* _Aim_
Return the listing word for word, as given.

* _Information supplied_
'''

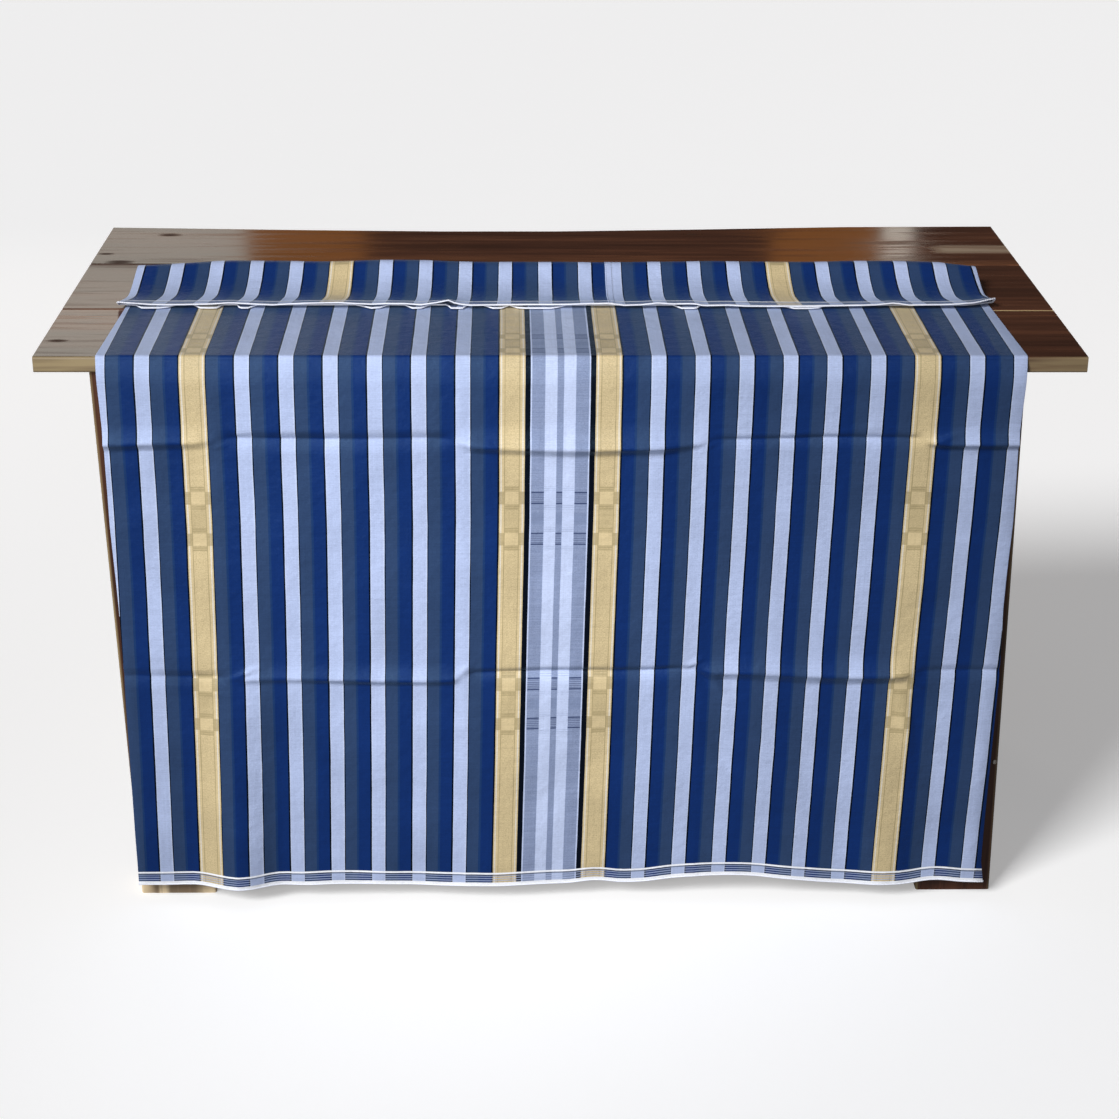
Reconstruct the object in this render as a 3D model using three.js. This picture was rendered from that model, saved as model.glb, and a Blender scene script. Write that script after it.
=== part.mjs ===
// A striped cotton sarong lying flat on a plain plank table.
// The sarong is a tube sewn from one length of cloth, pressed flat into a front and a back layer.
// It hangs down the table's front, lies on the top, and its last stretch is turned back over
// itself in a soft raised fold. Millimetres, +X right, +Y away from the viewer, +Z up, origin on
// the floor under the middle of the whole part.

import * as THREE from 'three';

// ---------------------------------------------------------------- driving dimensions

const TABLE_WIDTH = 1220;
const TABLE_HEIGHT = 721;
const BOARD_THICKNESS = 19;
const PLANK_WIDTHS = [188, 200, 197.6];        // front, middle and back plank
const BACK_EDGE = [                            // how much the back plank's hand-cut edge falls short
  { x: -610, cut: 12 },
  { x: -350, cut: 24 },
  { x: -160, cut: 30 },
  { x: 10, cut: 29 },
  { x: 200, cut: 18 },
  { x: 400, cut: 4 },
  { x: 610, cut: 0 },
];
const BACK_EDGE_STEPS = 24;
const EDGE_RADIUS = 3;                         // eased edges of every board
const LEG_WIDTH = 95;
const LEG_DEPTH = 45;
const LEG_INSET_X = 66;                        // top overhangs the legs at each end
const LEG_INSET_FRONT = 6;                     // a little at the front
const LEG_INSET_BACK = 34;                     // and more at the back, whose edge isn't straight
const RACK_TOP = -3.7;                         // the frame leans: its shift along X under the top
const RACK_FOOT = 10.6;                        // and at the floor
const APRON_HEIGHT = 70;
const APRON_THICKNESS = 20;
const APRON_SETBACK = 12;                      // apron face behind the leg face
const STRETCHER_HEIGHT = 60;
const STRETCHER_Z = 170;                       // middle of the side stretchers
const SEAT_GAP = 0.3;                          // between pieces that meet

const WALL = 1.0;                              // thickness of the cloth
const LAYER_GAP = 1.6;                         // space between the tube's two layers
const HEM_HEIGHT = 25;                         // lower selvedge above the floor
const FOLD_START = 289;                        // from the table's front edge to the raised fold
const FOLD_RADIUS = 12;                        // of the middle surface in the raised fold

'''

* _Output of the exercise_
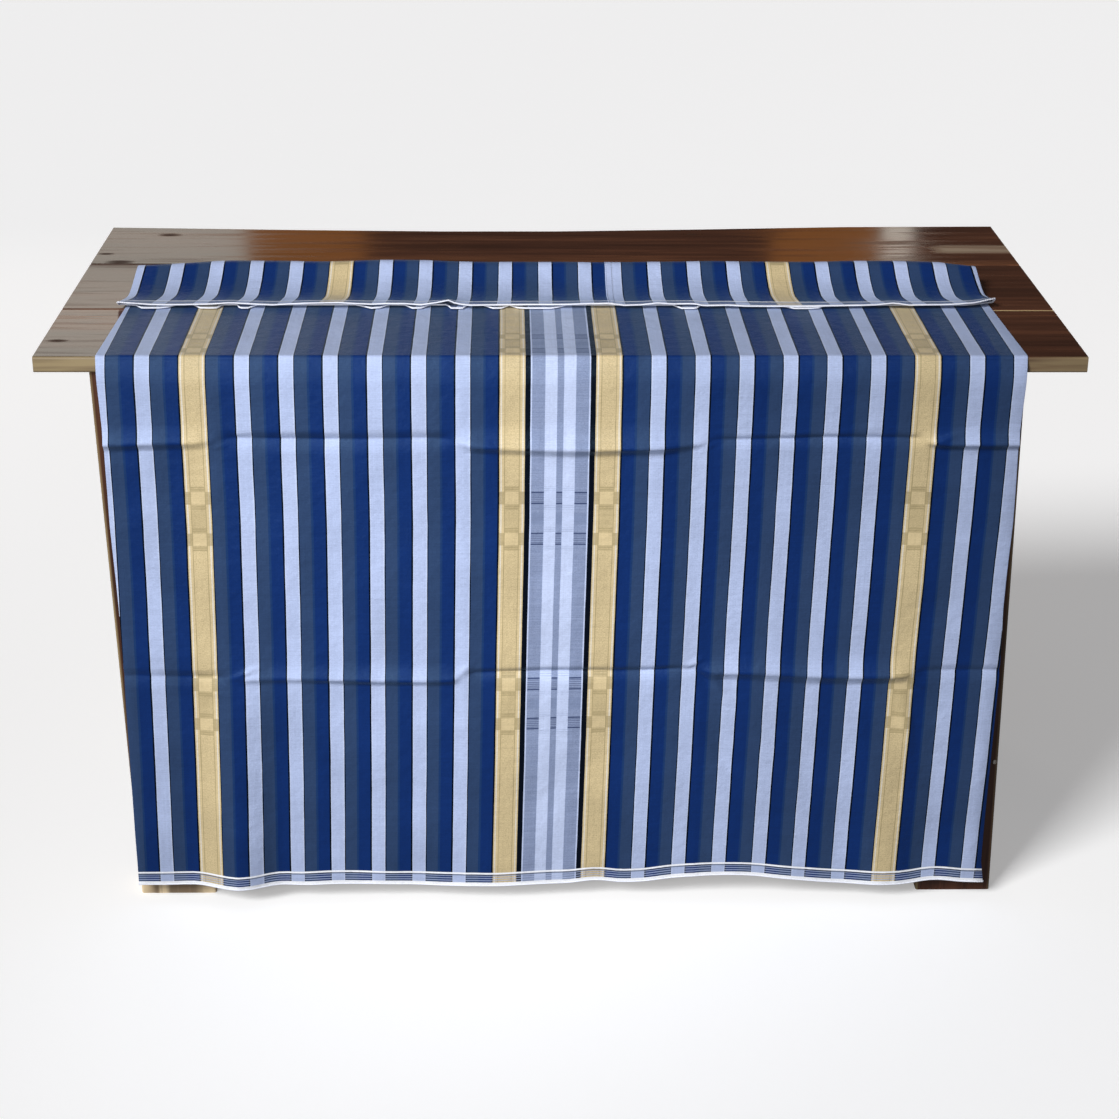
Reconstruct the object in this render as a 3D model using three.js. This picture was rendered from that model, saved as model.glb, and a Blender scene script. Write that script after it.
=== part.mjs ===
// A striped cotton sarong lying flat on a plain plank table.
// The sarong is a tube sewn from one length of cloth, pressed flat into a front and a back layer.
// It hangs down the table's front, lies on the top, and its last stretch is turned back over
// itself in a soft raised fold. Millimetres, +X right, +Y away from the viewer, +Z up, origin on
// the floor under the middle of the whole part.

import * as THREE from 'three';

// ---------------------------------------------------------------- driving dimensions

const TABLE_WIDTH = 1220;
const TABLE_HEIGHT = 721;
const BOARD_THICKNESS = 19;
const PLANK_WIDTHS = [188, 200, 197.6];        // front, middle and back plank
const BACK_EDGE = [                            // how much the back plank's hand-cut edge falls short
  { x: -610, cut: 12 },
  { x: -350, cut: 24 },
  { x: -160, cut: 30 },
  { x: 10, cut: 29 },
  { x: 200, cut: 18 },
  { x: 400, cut: 4 },
  { x: 610, cut: 0 },
];
const BACK_EDGE_STEPS = 24;
const EDGE_RADIUS = 3;                         // eased edges of every board
const LEG_WIDTH = 95;
const LEG_DEPTH = 45;
const LEG_INSET_X = 66;                        // top overhangs the legs at each end
const LEG_INSET_FRONT = 6;                     // a little at the front
const LEG_INSET_BACK = 34;                     // and more at the back, whose edge isn't straight
const RACK_TOP = -3.7;                         // the frame leans: its shift along X under the top
const RACK_FOOT = 10.6;                        // and at the floor
const APRON_HEIGHT = 70;
const APRON_THICKNESS = 20;
const APRON_SETBACK = 12;                      // apron face behind the leg face
const STRETCHER_HEIGHT = 60;
const STRETCHER_Z = 170;                       // middle of the side stretchers
const SEAT_GAP = 0.3;                          // between pieces that meet

const WALL = 1.0;                              // thickness of the cloth
const LAYER_GAP = 1.6;                         // space between the tube's two layers
const HEM_HEIGHT = 25;                         // lower selvedge above the floor
const FOLD_START = 289;                        // from the table's front edge to the raised fold
const FOLD_RADIUS = 12;                        // of the middle surface in the raised fold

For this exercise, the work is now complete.